The Court observed that GNIDA had not once, but twice issued No Objection Certificates, in 2010 and 2020, affirming that no dues remained pending from the petitioner with respect to the lease rent. Moreover, the Authority had also granted permission to mortgage in February 2024. The Court held that these acts created an enforceable legitimate expectation, and any reversal after such a long period violated Article 14 of the Constitution.

“The Government authority, after having acknowledged full compliance by issuing No Objection Certificates and mortgage permission, cannot be allowed to somersault in 2025.”

Quoting from Motilal Padampat Sugar Mills Co. Ltd. v. State of U.P., the Court reiterated:

“The doctrine of promissory estoppel is not a mere slogan. It binds the State to act fairly and prevents it from going back on solemn representations.”

“No Prior Notice, No Calculation, No Explanation – How Can You Raise a ₹2 Crore Demand Like This?”

The impugned demand letter dated 10.07.2025 was set aside also on the ground that no show-cause notice, no explanation, and no calculation of how the dues were computed was ever shared with the petitioner.

“There is nothing in the record to show any notice was issued before passing the impugned demand letter. No details of principal amount or interest calculation have been supplied. The demand is arbitrary and violative of natural justice.”

Relying on the Supreme Court’s decision in State of Orissa v.

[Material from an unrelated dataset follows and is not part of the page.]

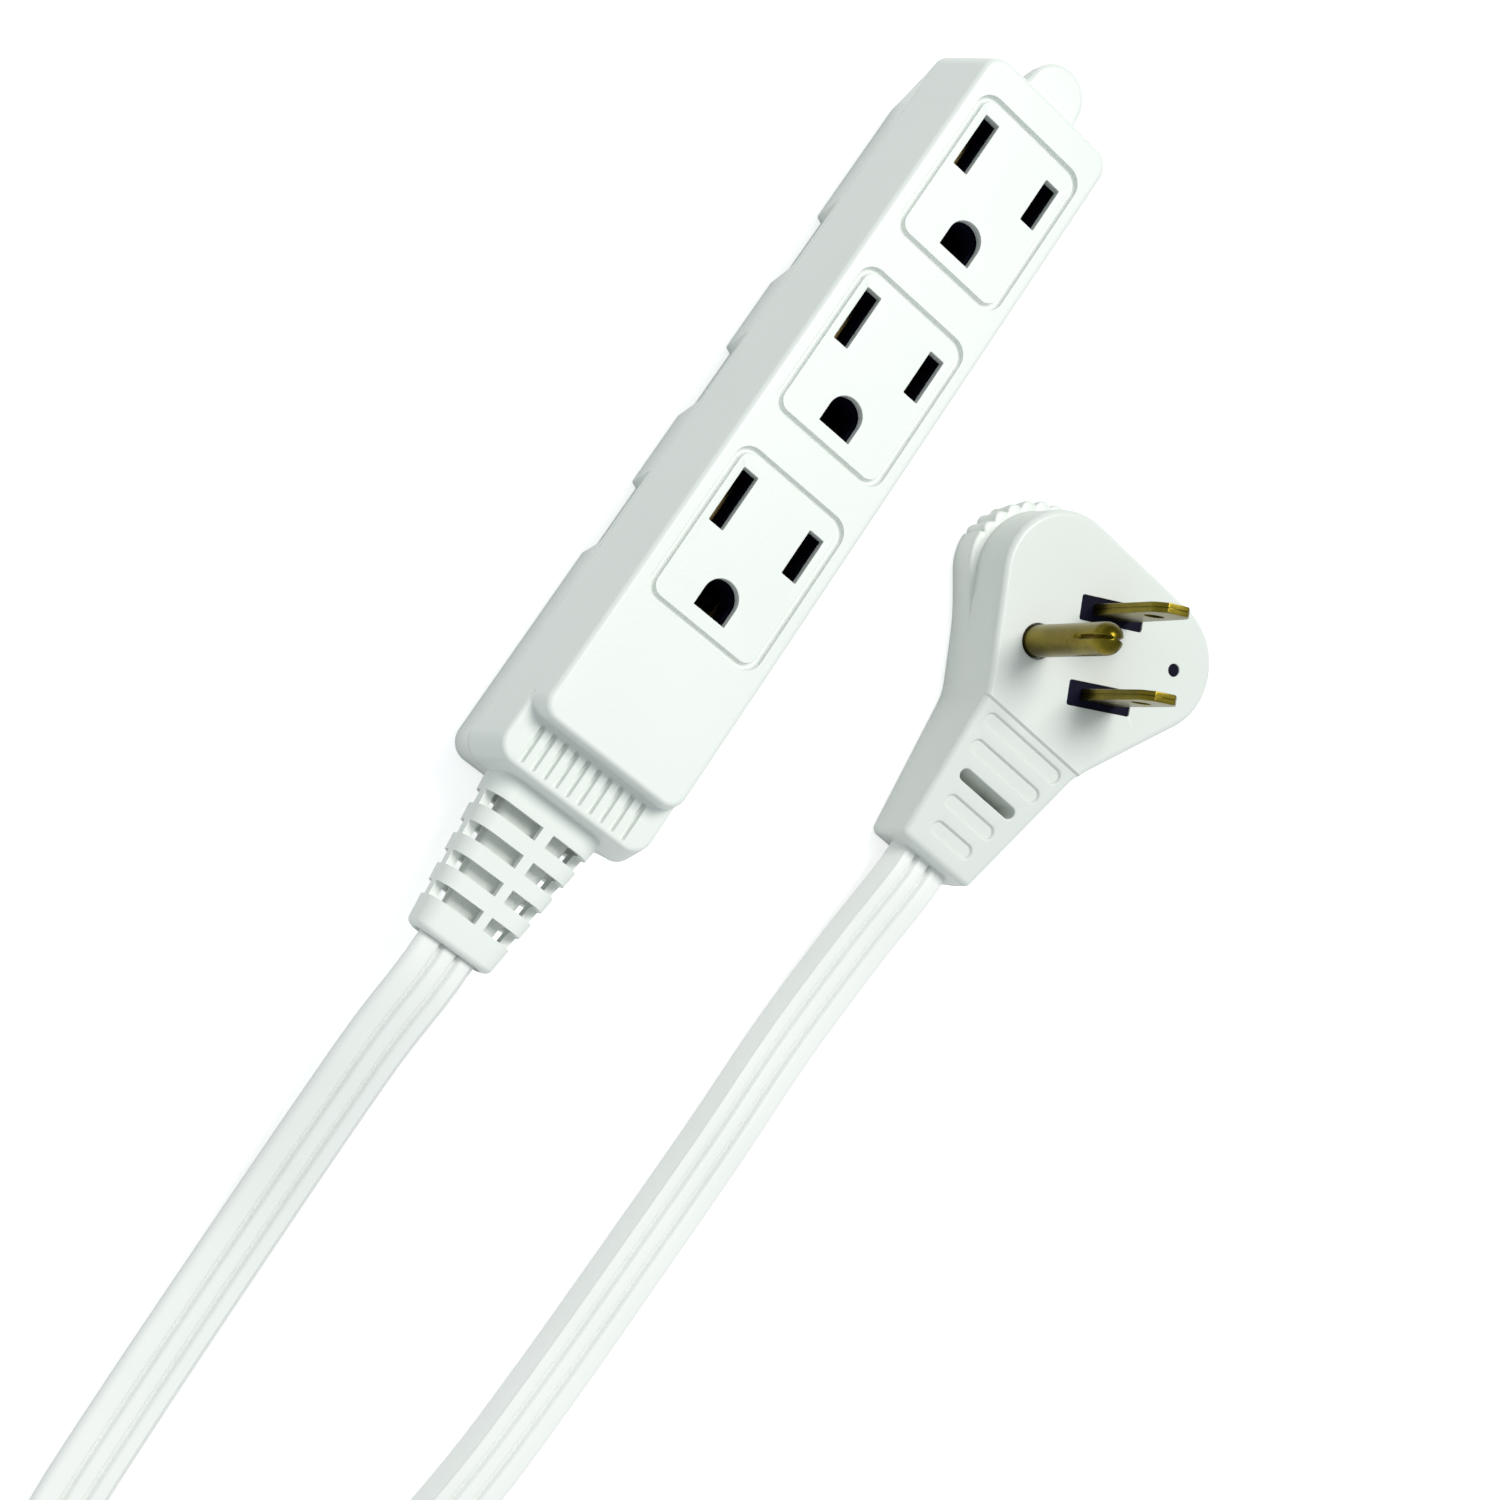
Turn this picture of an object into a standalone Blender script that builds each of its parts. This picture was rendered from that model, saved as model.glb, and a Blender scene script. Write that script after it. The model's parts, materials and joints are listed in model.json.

Binapani Dei, the Bench held that administrative orders involving civil consequences must follow rules of natural justice, and a post-facto demand of this nature, issued silently after 18 years, offends basic constitutional principles.

“Your Own Policy Allowed One-Time Lease Rent – You Can’t Now Say It Was Invalid”

The Court further rejected GNIDA’s plea that one-time lease rent was accepted only subject to full prior payments. Since the amount of ₹1,48,53,960/- (equivalent to 11 annual instalments) had been deposited under the then-existing policy, and was accepted without demur, the Authority could not later argue that some instalment was unpaid.

“Having accepted the one-time payment without any objection and having remained silent for 18 years, GNIDA is now bound by its conduct.”

The Bench added that consistency and predictability in administrative action is an essential facet of Article 14:

“GNIDA’s sudden reversal of its own past certifications defeats the basic tenets of fairness, predictability, and non-arbitrariness in administrative functioning.”

Demand Letter Quashed, GNIDA Directed to Process Mortgage Applications

The writ petition was accordingly allowed, with the demand letter dated 10.07.2025 quashed. The Court directed GNIDA to process the petitioner’s pending applications for permission to mortgage dated 08.10.2024 and 02.01.2025 within six weeks.

“This Court also finds that the petitioner has fully complied with the terms and conditions of the lease deed and is not in default of any lease amount.”